What the New "Pill Mill Bill" Will (and Won't) Do
A couple of Florida pain doctors filed a lawsuit last month challenging the bill's constitutionality. One of the most contested clauses allows the Department of Health to obtain a clinic's patient records without a subpoena if the department and an unspecified "probable cause panel" think the clinic is in violation of the law.
That clause may be challenged in court the first time authorities actually try to seize patient records. Bernard Cassidy, the lawyer filing the suit, says, "My clients have never turned down a legitimate request for records."
If the federal judge does find that or any other section of the law unconstitutional, it's adios to the whole thing: The law lacks a "severability clause," which means that if one part of it can't be enforced, neither can the rest.
Here are some of the other restrictions:
- All privately owned clinics advertising pain-management services must register with the Department of Health (with some exceptions).

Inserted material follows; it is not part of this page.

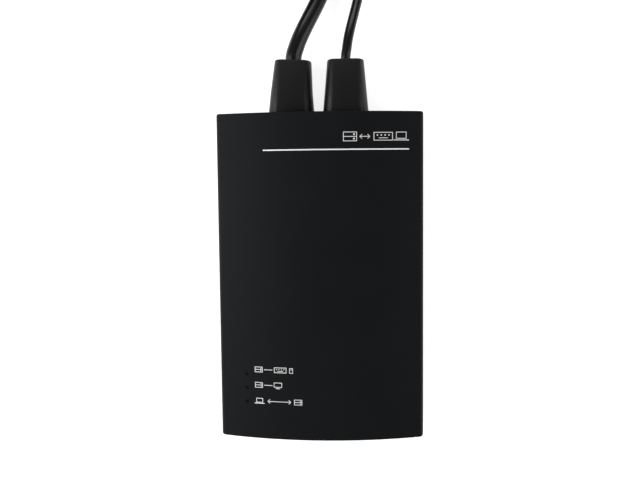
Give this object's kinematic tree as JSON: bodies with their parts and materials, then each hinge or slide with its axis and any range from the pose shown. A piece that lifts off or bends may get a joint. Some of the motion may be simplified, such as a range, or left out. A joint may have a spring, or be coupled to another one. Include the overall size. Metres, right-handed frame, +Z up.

- All clinics must be fully owned by a physician or be a licensed "health care clinic." During a meeting of the Pain Management Clinic Task Force on September 24, pain management doctor and Broward County Medical Association board member Sanford Silverman was adamant that clinics should be owned only by doctors. This seems to have been a vital lobbying issue for the state's medical associations.
- A doctor must examine a patient on the same day that he dispenses or prescribes pain medication and cannot dispense more than a 72-hour dose for patients paying by cash, check, or credit card (not insurance). When prescribing for longer periods, the doctor must note the reason in the patient's records.
- The Department of Health will inspect clinics and review patient records annually.
- Clinics can get fined up to $5,000 per violation.
"We believe that what really are pill mills are a problem and should be addressed," he says. "But there's still the Fourth Amendment."
Many local governments, including Fort Lauderdale and Broward County, enacted 180-day temporary bans on new pain clinics until this law went into effect. If a judge decides to stop the law's enforcement, municipalities could be left scrambling for a way to stop the out-of-control -- but largely legal -- prescription drug trade.